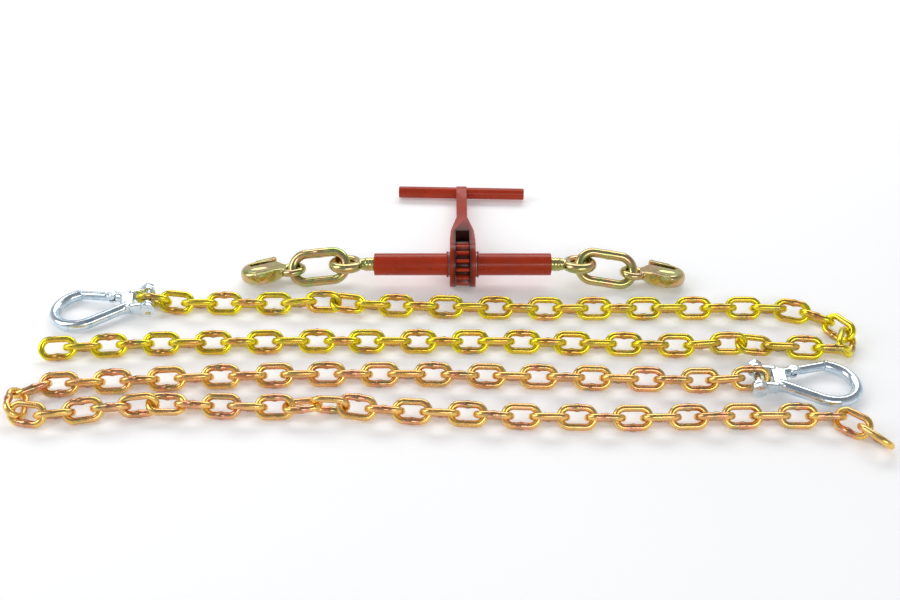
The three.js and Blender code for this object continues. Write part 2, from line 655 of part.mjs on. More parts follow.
// One end of the binder: side is -1 for the left and 1 for the right, sway the far end's offset in Y.
function buildEnd(side, name, sway) {
  const end = new THREE.Group();
  const screw = piece(`eye_screw_${name}`, eyeScrew(), FINISH.zinc);
  screw.rotation.set(side < 0 ? -EYE_ROLL : EYE_ROLL, 0, side < 0 ? Math.PI : 0, 'ZYX');
  screw.userData.pivot = { point: new THREE.Vector3(), axis: new THREE.Vector3(1, 0, 0) };
  const eye = new THREE.Vector3(side * (BARREL_LENGTH / 2 + EYE_REACH), 0, 0);
  const drop = HOOK_EYE_HEIGHT - BARREL_CENTRE.z;
  const run = Math.sqrt(COUPLING_SPAN ** 2 - drop ** 2 - sway ** 2);
  const hookEye = eye.clone().add(new THREE.Vector3(side * run, sway, drop));

  const along = hookEye.clone().sub(eye).normalize();
  const level = new THREE.Vector3(-along.y, along.x, 0).multiplyScalar(side).normalize();
  const up = new THREE.Vector3().crossVectors(along, level).multiplyScalar(side);
  const width = level.multiplyScalar(Math.cos(COUPLING_ROLL)).addScaledVector(up, Math.sin(COUPLING_ROLL));
  const normal = new THREE.Vector3().crossVectors(along, width);
  const place = new THREE.Matrix4().makeBasis(along, width, normal);
  const coupling = piece(`coupling_link_${name}`, toSolid(couplingLink), FINISH.zinc);
  coupling.quaternion.setFromRotationMatrix(place);
  coupling.position.copy(eye).add(hookEye).multiplyScalar(0.5);
  coupling.userData.pivot = {
    point: new THREE.Vector3(-COUPLING_SPAN / 2, 0, 0), axis: new THREE.Vector3(0, 1, 0),
  };

  const hook = piece(`grab_hook_${name}`, grabHook(), FINISH.zinc);
  const lean = side < 0 ? Math.PI - HOOK_TILT : HOOK_TILT;
  hook.rotation.set(lean, HOOK_DROOP, side < 0 ? Math.PI : 0, 'ZYX');
  hook.position.copy(hookEye);
  hook.userData.pivot = { point: new THREE.Vector3(), axis: new THREE.Vector3(0, 1, 0) };
  end.add(screw, coupling, hook);
  return end;
}

function buildBinder() {
  const binder = new THREE.Group();
  const barrel = rodAlongX(BARREL_RADIUS, BARREL_LENGTH).subtract(rodAlongX(BARREL_BORE, 2 * BARREL_LENGTH));
  const barrelPiece = piece('barrel', barrel, FINISH.paint);
  barrelPiece.userData.pivot = { point: new THREE.Vector3(), axis: new THREE.Vector3(1, 0, 0) };
  const gear = piece('ratchet_gear', ratchetGear(), FINISH.paint);
  gear.rotation.x = -HANDLE_DROP;
  binder.add(barrelPiece, gear, buildHandle());
  const washerPlace = YOKE_WIDTH / 2 + 0.3 + WASHER_THICKNESS / 2;
  const collarPlace = washerPlace + WASHER_THICKNESS / 2 + 0.3 + COLLAR_THICKNESS / 2;
  [[-1, 'left'], [1, 'right']].forEach(([side, name]) => {
    const washer = ringAlongX(
      COLLAR_RADIUS - 0.4, BARREL_RADIUS + RUNNING_GAP, WASHER_THICKNESS, side * washerPlace,
    );
    const collar = ringAlongX(COLLAR_RADIUS, BARREL_RADIUS + 0.3, COLLAR_THICKNESS, side * collarPlace);
    binder.add(piece(`thrust_washer_${name}`, washer, FINISH.steel));
    binder.add(piece(`collar_${name}`, collar, FINISH.paint));
  });
  binder.add(buildEnd(-1, 'left', 5), buildEnd(1, 'right', -2));
  binder.position.copy(BARREL_CENTRE);
  return binder;
}

// ---- The kit, with its origin at the bottom centre of its box ------------------------------------
const kit = new THREE.Group();
kit.add(buildBinder(), ...CHAINS.map(buildChain));
kit.updateMatrixWorld(true);
const extent = new THREE.Box3().setFromObject(kit, true);
const middle = extent.getCenter(new THREE.Vector3());
kit.position.set(-middle.x, -middle.y, -extent.min.z);

export default kit;
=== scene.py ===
"""Load binder chain kit: the finished look of a ratchet load binder and two transport chains.

Pieces are modelled in millimetres, each in its own working frame, and then set in place in metres.
"""

from math import acos, asin, atan, atan2, cos, hypot, pi, radians, sin, sqrt, tan

import bmesh
import bpy
from mathutils import Matrix, Vector


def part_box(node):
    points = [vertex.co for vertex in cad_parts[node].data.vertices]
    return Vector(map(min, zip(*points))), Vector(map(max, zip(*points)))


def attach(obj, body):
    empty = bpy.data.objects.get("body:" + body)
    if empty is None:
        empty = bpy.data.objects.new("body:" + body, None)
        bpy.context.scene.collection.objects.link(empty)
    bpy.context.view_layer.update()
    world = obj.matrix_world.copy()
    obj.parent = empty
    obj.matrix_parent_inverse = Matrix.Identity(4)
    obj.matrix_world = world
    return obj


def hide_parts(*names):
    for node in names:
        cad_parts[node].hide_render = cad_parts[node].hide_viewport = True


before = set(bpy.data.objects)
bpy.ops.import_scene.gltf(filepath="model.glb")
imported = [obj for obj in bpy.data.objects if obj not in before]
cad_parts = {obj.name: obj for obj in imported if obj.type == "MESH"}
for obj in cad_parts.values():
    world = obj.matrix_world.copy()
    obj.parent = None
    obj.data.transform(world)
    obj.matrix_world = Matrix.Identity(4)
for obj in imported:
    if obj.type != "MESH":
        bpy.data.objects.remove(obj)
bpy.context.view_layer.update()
scene = bpy.context.scene
scene.view_settings.view_transform = "Standard"

MM = 0.001
BARREL_CENTRE = Vector((16, 37, 28.8))  # where the barrel lies in the layout
barrel_low, barrel_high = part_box("barrel")
SHIFT = (barrel_low + barrel_high) / 2 - BARREL_CENTRE * MM

# ---- Camera, floor and lights ------------------------------------------------------------------
aim = Vector((SHIFT.x, SHIFT.y, 0))
bpy.ops.object.camera_add(
    location=aim + 1.575 * Vector((0, -cos(radians(36)), sin(radians(36)))), rotation=(radians(54), 0, 0)
)
camera = bpy.context.object
camera.data.lens = 50
camera.data.sensor_width = 36
scene.camera = camera

bpy.ops.mesh.primitive_plane_add(size=14, location=(aim.x, aim.y, -0.0002))
floor = bpy.context.object
floor.name = "floor"


def area_light(name, place, size, power, colour=(1, 1, 1)):
    bpy.ops.object.light_add(type="AREA", location=place)
    lamp = bpy.context.object
    lamp.name = name
    lamp.data.shape = "RECTANGLE"
    lamp.data.size, lamp.data.size_y = size
    lamp.data.energy = power
    lamp.data.color = colour
    lamp.rotation_euler = (aim - Vector(place)).to_track_quat("-Z", "Y").to_euler()


area_light("back_softbox", (0.1, 1.5, 1.5), (2.6, 0.9), 26)
area_light("left_softbox", (-1.8, -0.2, 1.3), (1.0, 1.6), 16)
area_light("front_softbox", (0.7, -1.9, 1.2), (1.8, 0.5), 12)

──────

REQUIREMENTS: The lines to transcribe begin at the line with "The kit, with" and end at the line with "bpy.context.scene.collection.objects.link(empty)"; copy them exactly, both ends included.

SOLUTION FOR THIS TASK:
// ---- The kit, with its origin at the bottom centre of its box ------------------------------------
const kit = new THREE.Group();
kit.add(buildBinder(), ...CHAINS.map(buildChain));
kit.updateMatrixWorld(true);
const extent = new THREE.Box3().setFromObject(kit, true);
const middle = extent.getCenter(new THREE.Vector3());
kit.position.set(-middle.x, -middle.y, -extent.min.z);

export default kit;
=== scene.py ===
"""Load binder chain kit: the finished look of a ratchet load binder and two transport chains.

Pieces are modelled in millimetres, each in its own working frame, and then set in place in metres.
"""

from math import acos, asin, atan, atan2, cos, hypot, pi, radians, sin, sqrt, tan

import bmesh
import bpy
from mathutils import Matrix, Vector


def part_box(node):
    points = [vertex.co for vertex in cad_parts[node].data.vertices]
    return Vector(map(min, zip(*points))), Vector(map(max, zip(*points)))


def attach(obj, body):
    empty = bpy.data.objects.get("body:" + body)
    if empty is None:
        empty = bpy.data.objects.new("body:" + body, None)
        bpy.context.scene.collection.objects.link(empty)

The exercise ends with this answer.